When starting XServer XSDL, the first screen (white background, big Powered by SDL logo) has a button at the top "CHANGE DEVICE CONFIGURATION". Press it to open a menu. Mouse emulation -> Advanced features -> Relative mouse movement turns the touchscreen into a touchpad. Pressing OK allows you to then set the mouse speed and acceleration. I prefer fast speed with no acceleration.

Tap anywhere on the second screen (black background, centered text with the first line saying "Tap the screen to change" and the last line is a 3-second countdown). First you can choose the display resolution. Native 2160x1080 is probably best. On the next screen you can choose font scaling. X0.3 sets the display DPI to roughly 120 (use xdpyinfo to verify) and makes UI widget sizes more consistent, windows generally fitting better on the screen.

Everything is quite small, but that's the downside of using desktop-optimized applications on a tiny mobile screen. Zooming the screen helps interactions with small UI elements. If you enable "Magnify with triple-tap" (Android Settings -> Accessibility -> Magnification), you can triple-tap the screen with one finger for a 2x zoom and pan around with two fingers.

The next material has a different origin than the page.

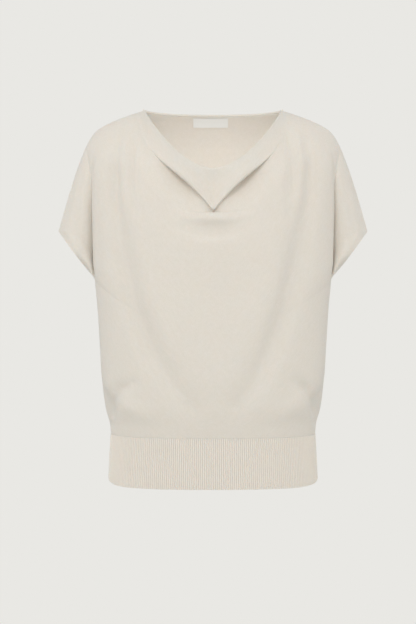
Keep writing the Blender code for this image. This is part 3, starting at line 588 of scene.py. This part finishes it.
print("waistband")
bandFront = makeWaistband("waistbandFront", "front")
bandBack = makeWaistband("waistbandBack", "back")


# Back neck finish and label
neckFinish = {"height": 3.4, "thick": 3.0, "lift": 1.9, "sectionPoints": 14}
labelSize = {"width": 56.0, "height": 13.0, "drop": 1.2, "offset": -3.5, "wall": 0.6, "lift": 0.1,
             "columns": 60, "rows": 15, "curl": 0.125, "curlTurns": 9.0, "backRows": 24}


def tube(line, up, out, size):
    # A closed rounded tube along a line of points, its section's height along up and its thickness along out
    height, thick, count = size["height"], size["thick"], size["sectionPoints"]
    angles = np.arange(count) / count * 2 * math.pi
    rows = [line + up * height / 2 * math.cos(a) + out * thick / 2 * math.sin(a) for a in angles]
    grid = np.stack(rows)
    columns = grid.shape[1]
    faces = []
    for i in range(count):
        k = (i + 1) % count
        for j in range(columns - 1):
            faces.append((i * columns + j + 1, k * columns + j + 1, k * columns + j, i * columns + j))
    faces.append(tuple(i * columns for i in range(count)))
    faces.append(tuple(i * columns + columns - 1 for i in reversed(range(count))))
    length = np.concatenate([[0], np.cumsum(np.linalg.norm(np.diff(line, axis=0), axis=1))])
    u = np.broadcast_to(length[None, :], (count, columns))
    v = np.broadcast_to((angles * (height + thick) / 4)[:, None], (count, columns))
    return grid, faces, np.stack([u, v], axis=2)


def makeNeckFinish():
    line = backPoints[0, 1:-1] + np.array([0.0, 0.0, neckFinish["lift"]])
    out = backNormals[0, 1:-1].copy()
    out[:, 2] = 0.0
    out = out / np.linalg.norm(out, axis=1, keepdims=True)
    up = np.broadcast_to(np.array([0.0, 0.0, 1.0]), out.shape)
    grid, faces, uv = tube(line, up, out, neckFinish)
    piece = addPiece("backNeckFinish", grid, faces, uv)
    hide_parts("back_neck_trim")
    return piece


def makeLabel():
    middle = backPoints.shape[1] // 2
    top = backPoints[0, middle, 2] - labelSize["drop"]
    backRows = labelSize["backRows"]
    rows, normals = [], []
    for drop in np.linspace(0, 1, labelSize["rows"]):
        z = top - labelSize["height"] * drop
        rowPoints, rowNormals = [], []
        for share in np.linspace(-0.5, 0.5, labelSize["columns"]):
            x = labelSize["offset"] + labelSize["width"] * share
            station = []
            for line, lineNormals in zip(backPoints[:backRows], backNormals[:backRows]):
                place = np.interp(x, line[:, 0], np.arange(len(line)))
                low = int(place)
                part = place - low
                point = line[low] * (1 - part) + line[low + 1] * part
                normal = lineNormals[low] * (1 - part) + lineNormals[low + 1] * part
                station.append(np.concatenate([point, normal]))
            station = np.array(station)[::-1]
            rowPoints.append([x, np.interp(z, station[:, 2], station[:, 1]), z])
            rowNormals.append([np.interp(z, station[:, 2], station[:, 3 + k]) for k in range(3)])
        rows.append(rowPoints)
        normals.append(rowNormals)
    grid, normals = np.array(rows), np.array(normals)
    normals = normals / np.linalg.norm(normals, axis=2, keepdims=True)
    u = np.linspace(0, labelSize["width"], labelSize["columns"])
    v = np.linspace(0, -labelSize["height"], labelSize["rows"])
    # Sewn along its top edge, so the lower edge curls a little
    curl = labelSize["curl"] * np.sin(u / labelSize["width"] * labelSize["curlTurns"])[None, :]
    lift = labelSize["lift"] + curl * (-v / labelSize["height"])[:, None] ** 2
    near = grid - normals * (cloth["wall"] / 2 + cloth["seamGap"] + lift)[:, :, None]
    far = near - normals * labelSize["wall"]
    faces = wallFaces(labelSize["rows"], labelSize["columns"], False)
    uv = np.stack(np.meshgrid(u, v), axis=2)
    piece = addPiece("neckLabel", np.stack([near, far]), faces, np.stack([uv, uv]))
    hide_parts("label")
    return piece


print("neck finish and label")
backNeckFinish = makeNeckFinish()
neckLabel = makeLabel()


def linear(hexColour):
    # An sRGB hex colour as linear values
    parts = [int(hexColour[k:k + 2], 16) / 255 for k in (1, 3, 5)]
    return tuple(p / 12.92 if p <= 0.04045 else ((p + 0.055) / 1.055) ** 2.4 for p in parts) + (1.0,)


def addNode(tree, kind, settings=None, inputs=None):
    # Adds a node; an input, given by name or number, is a value or another node's output
    node = tree.nodes.new(kind)
    for key, value in (settings or {}).items():
        setattr(node, key, value)
    for key, value in (inputs or {}).items():
        if isinstance(value, bpy.types.NodeSocket):
            tree.links.new(value, node.inputs[key])
        else:
            node.inputs[key].default_value = value
    return node


def newMaterial(name, surface):
    # A material with its Principled shader's plain values set, and its node tree and shader
    made = bpy.data.materials.new(name)
    made.use_nodes = True
    shader = made.node_tree.nodes["Principled BSDF"]
    for key, value in surface.items():
        shader.inputs[key].default_value = value
    return made, made.node_tree, shader


# Yarn scatters light in its fibres, so the knit is matt with a soft edge and no gleam
knitSurface = {
    "Roughness": 0.86, "Specular IOR Level": 0.22, "Sheen Roughness": 0.45,
    "Subsurface Weight": 0.5, "Subsurface Radius": (1.0, 0.8, 0.65), "Subsurface Scale": 2.5 * mm,
}
# Stitches are drawn coarser than a real fine gauge's, which would be lost between two pixels
fineKnitLook = {
    "light": "#E6E1DA", "dark": "#E0DBD2", "wale": 1.9, "course": 1.35, "depth": 0.35, "sheen": 0.12,
    "ribFurrowPaintedShade": 0.0,
}
# Each look's last value darkens the colour between two ribs as painted shade; the fine knit has none
ribKnitLook = {
    "light": "#ECE7DF", "dark": "#E7E1D9", "wale": 1.535, "course": 1.4, "depth": 0.25, "sheen": 0.1,
    "ribFurrowPaintedShade": 0.10,
}
# Its last two values set the painted shade between two loops, which darkens the knit's colour
stitchLook = {"lean": 1.5, "strand": 0.35, "fuzz": 0.5, "bump": 0.55, "paintedLoopShade": 0.10, "base": 0.92}
fuzzLook = {"Scale": 1400.0, "Detail": 3.0, "Roughness": 0.6}
fleckLook = {"Scale": 900.0, "Detail": 4.0, "Roughness": 0.7}
cloudLook = {"Scale": 140.0, "Detail": 2.0, "Roughness": 0.5}
melange = {"along": (1.0, 0.35, 1.0), "fleckShare": 0.7, "low": 0.36, "high": 0.64}


def knitMaterial(name, look):
    made, tree, shader = newMaterial(name, {**knitSurface, "Sheen Weight": look["sheen"]})
    yarn = addNode(tree, "ShaderNodeUVMap", {"uv_map": "yarnMap"}).outputs["UV"]
    split = addNode(tree, "ShaderNodeSeparateXYZ", None, {0: yarn})

    def maths(operation, *values):
        return addNode(tree, "ShaderNodeMath", {"operation": operation}, dict(enumerate(values))).outputs[0]

    def mix(blend, factor, first, second):
        settings = {"data_type": "RGBA", "blend_type": blend}
        return addNode(tree, "ShaderNodeMix", settings, {0: factor, 6: first, 7: second}).outputs[2]

    wale = maths("MULTIPLY", split.outputs[0], 1 / (look["wale"] * mm))
    course = maths("MULTIPLY", split.outputs[1], 1 / (look["course"] * mm))
    # Each stitch is a V: two legs lean to the middle of the wale, which reads as fine vertical lines
    leg = maths("ABSOLUTE", maths("SUBTRACT", maths("FRACT", wale), 0.5))
    lean = maths("ADD", course, maths("MULTIPLY", leg, stitchLook["lean"]))
    strand = maths("SINE", maths("MULTIPLY", lean, 2 * math.pi))
    legShape = maths("SINE", maths("MULTIPLY", leg, 2 * math.pi))
    rounded = maths("ADD", maths("MULTIPLY", strand, stitchLook["strand"]), 1 - stitchLook["strand"])
    stitch = maths("MULTIPLY", rounded, legShape)
    # Loose fibres break the lines up, so the cloth looks soft up close
    fuzz = addNode(tree, "ShaderNodeTexNoise", None, {"Vector": yarn, **fuzzLook})
    height = maths("ADD", stitch, maths("MULTIPLY", fuzz.outputs["Fac"], stitchLook["fuzz"]))
    bump = addNode(tree, "ShaderNodeBump", None,
                   {"Strength": stitchLook["bump"], "Distance": look["depth"] * mm, "Height": height})
    tree.links.new(bump.outputs["Normal"], shader.inputs["Normal"])

    # Melange: fibres of two shades carded together, so flecks that run along the yarn enliven the colour
    stretch = addNode(tree, "ShaderNodeMapping", None, {"Vector": yarn, "Scale": melange["along"]})
    fleck = addNode(tree, "ShaderNodeTexNoise", None, {"Vector": stretch.outputs[0], **fleckLook})
    cloud = addNode(tree, "ShaderNodeTexNoise", None, {"Vector": yarn, **cloudLook})
    mixed = maths("ADD", maths("MULTIPLY", fleck.outputs["Fac"], melange["fleckShare"]),
                  maths("MULTIPLY", cloud.outputs["Fac"], 1 - melange["fleckShare"]))
    ramp = addNode(tree, "ShaderNodeMapRange", None, {"Value": mixed, 1: melange["low"], 2: melange["high"]})
    colour = mix("MIX", ramp.outputs[0], linear(look["dark"]), linear(look["light"]))
    # Painted shade: the colour is darkened where the stitch dips between two loops, standing in for the light
    # dying there, so the stitches show as a faint grain from a distance too
    deep = maths("MULTIPLY_ADD", stitch, stitchLook["paintedLoopShade"], stitchLook["base"])
    shade = mix("MULTIPLY", 1.0, colour, deep)
    # Painted shade: between two ribs the knit turns inward, and the colour is darkened there, standing in for
    # the shade in the furrow
    phase = maths("MULTIPLY", split.outputs[0], 2 * math.pi / (waistband["ribPitch"] * mm))
    ribFurrowPaintedShade = maths("MULTIPLY_ADD", maths("COSINE", phase), -look["ribFurrowPaintedShade"] / 2, 1 - look["ribFurrowPaintedShade"] / 2)
    tree.links.new(mix("MULTIPLY", 1.0, shade, ribFurrowPaintedShade), shader.inputs["Base Color"])
    return made


# Satin floats its threads on the face, so the label is smoother and whiter than the knit, with a faint gleam
satinSurface = {"Roughness": 0.42, "Sheen Weight": 0.15}
satinLook = {"dark": "#E0E0DD", "light": "#E8E8E6", "threads": 700.0, "waver": 0.4, "bump": 0.3, "depth": 0.1}


def satinMaterial(name):
    made, tree, shader = newMaterial(name, satinSurface)
    yarn = addNode(tree, "ShaderNodeUVMap", {"uv_map": "yarnMap"}).outputs["UV"]
    weave = addNode(tree, "ShaderNodeTexWave", {"wave_type": "BANDS", "bands_direction": "Y"},
                    {"Vector": yarn, "Scale": satinLook["threads"], "Distortion": satinLook["waver"]})
    bump = addNode(tree, "ShaderNodeBump", None,
                   {"Strength": satinLook["bump"], "Distance": satinLook["depth"] * mm,
                    "Height": weave.outputs["Fac"]})
    tree.links.new(bump.outputs["Normal"], shader.inputs["Normal"])
    colour = addNode(tree, "ShaderNodeMix", {"data_type": "RGBA"},
                     {0: weave.outputs["Fac"], 6: linear(satinLook["dark"]), 7: linear(satinLook["light"])})
    tree.links.new(colour.outputs[2], shader.inputs["Base Color"])
    return made


print("materials")
fineKnit = knitMaterial("fine jersey knit, cotton and viscose melange", fineKnitLook)
ribKnit = knitMaterial("one by one rib knit, cotton and viscose melange", ribKnitLook)
satin = satinMaterial("woven polyester satin")
for piece, finish in ((frontCloth, fineKnit), (backCloth, fineKnit), (backNeckFinish, fineKnit),
                      (bandFront, ribKnit), (bandBack, ribKnit), (neckLabel, satin)):
    piece.data.materials.append(finish)

# Floor, light and camera, in metres
studio = {
    "floorRadius": 1.25, "floorHeight": -1.22, "floorSides": 128, "grain": 40.0, "grainDetail": 3.0,
    "floorDark": "#E6E5E1", "floorLight": "#ECEBE7", "floorRoughness": 0.9,
    "background": "#E9E8E4", "airStrength": 0.8,    # the air is seen at full strength and lights at this
}


def makeStudio():
    bpy.ops.object.select_all(action="DESELECT")
    bpy.ops.mesh.primitive_circle_add(vertices=studio["floorSides"], radius=studio["floorRadius"],
                                      fill_type="NGON")
    floor = bpy.context.object
    floor.name = "studioFloor"
    floor.data.transform(Matrix.Translation((0, 0, studio["floorHeight"])))
    # Painted boards, rolled on matt: a slight unevenness and no reflection of the garment
    paint, tree, shader = newMaterial("matt painted floor", {"Roughness": studio["floorRoughness"]})
    place = addNode(tree, "ShaderNodeTexCoord").outputs["Object"]
    grain = addNode(tree, "ShaderNodeTexNoise", None,
                    {"Vector": place, "Scale": studio["grain"], "Detail": studio["grainDetail"]})
    shades = {6: linear(studio["floorDark"]), 7: linear(studio["floorLight"])}
    colour = addNode(tree, "ShaderNodeMix", {"data_type": "RGBA"}, {0: grain.outputs["Fac"], **shades})
    tree.links.new(colour.outputs[2], shader.inputs["Base Color"])
    floor.data.materials.append(paint)
    world = bpy.data.worlds.new("studio air")
    bpy.context.scene.world = world
    world.use_nodes = True
    sky = world.node_tree.nodes["Background"]
    sky.inputs["Color"].default_value = linear(studio["background"])
    seen = addNode(world.node_tree, "ShaderNodeLightPath").outputs["Is Camera Ray"]
    strength = addNode(world.node_tree, "ShaderNodeMapRange", None, {"Value": seen, 3: studio["airStrength"]})
    world.node_tree.links.new(strength.outputs[0], sky.inputs["Strength"])
    bpy.context.scene.view_settings.view_transform = "Standard"


# name, place, aimed at, size, watts. The last lights the inside of the back through the neck.
lamps = [
    ("keyLight", (-0.3, -2.5, 1.1), (0, 0, -0.28), 1.4, 30),
    ("sideLightLeft", (-2.2, -0.9, 0.0), (0, 0, -0.3), 1.4, 6),
    ("sideLightRight", (2.2, -0.9, 0.0), (0, 0, -0.3), 1.4, 7),
    ("insideLight", (0.0, -0.035, -0.215), (0, 0.12, -0.03), 0.13, 0.20),
]


def makeLamps():
    for name, place, aim, size, watts in lamps:
        light = bpy.data.lights.new(name, "AREA")
        light.size = size
        light.energy = watts
        holder = bpy.data.objects.new(name, light)
        bpy.context.scene.collection.objects.link(holder)
        holder.visible_camera = False
        holder.location = place
        holder.rotation_euler = (Vector(aim) - Vector(place)).to_track_quat("-Z", "Y").to_euler()


# The photograph's frame is this high at the garment's middle, seen from this far with a 36 mm sensor
view = {"sensor": 36, "distance": 2.4, "frameHeight": 0.9734, "middle": (-0.0078, -0.3132)}


def makeCamera():
    lens = bpy.data.cameras.new("photoCamera")
    lens.lens = view["sensor"] * view["distance"] / view["frameHeight"]
    holder = bpy.data.objects.new("photoCamera", lens)
    bpy.context.scene.collection.objects.link(holder)
    holder.location = (view["middle"][0], -view["distance"], view["middle"][1])
    holder.rotation_euler = (math.pi / 2, 0, 0)
    bpy.context.scene.camera = holder


print("studio, lamps and camera")
makeStudio()
makeLamps()
makeCamera()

Triple-tap again to zoom out.

There seems to be a double tap and hold to drag gesture, but it works very inconsistently. I decided to bind the alt key to a physical mouse button for improved dragging.
This can be done from the command line:
CODE
xmodmap -e "keycode 64 = Pointer_Button1"
xkbset m


This does have the unfortunate side effect of popping up the app bar. If you prefer a different key, the xev command shows the keycode of any key you press.

A remaining major problem is the inability to enter various special characters, mainly ones that would involve the shift key on a full size keyboard. There are some issues in the SDL library and / or X server, that would be easier to fix if the fn key was exposed as a meta key inside X but it currently isn't. Here are some pointers:

https://github.com/pelya/xserver-xsdl/issues/93
Characters behind the fn key and present in the *sym= statements here seem to be the ones that cannot be entered:
https://github.com/pelya/commandergenius/bl...stuff.h#L66-L86
So depending on the Cosmo's chosen keyboard layout some will be accessible using shift and work, others using fn and fail. Characters not mentioned in the *sym= statements are not affected and their fn key combos work.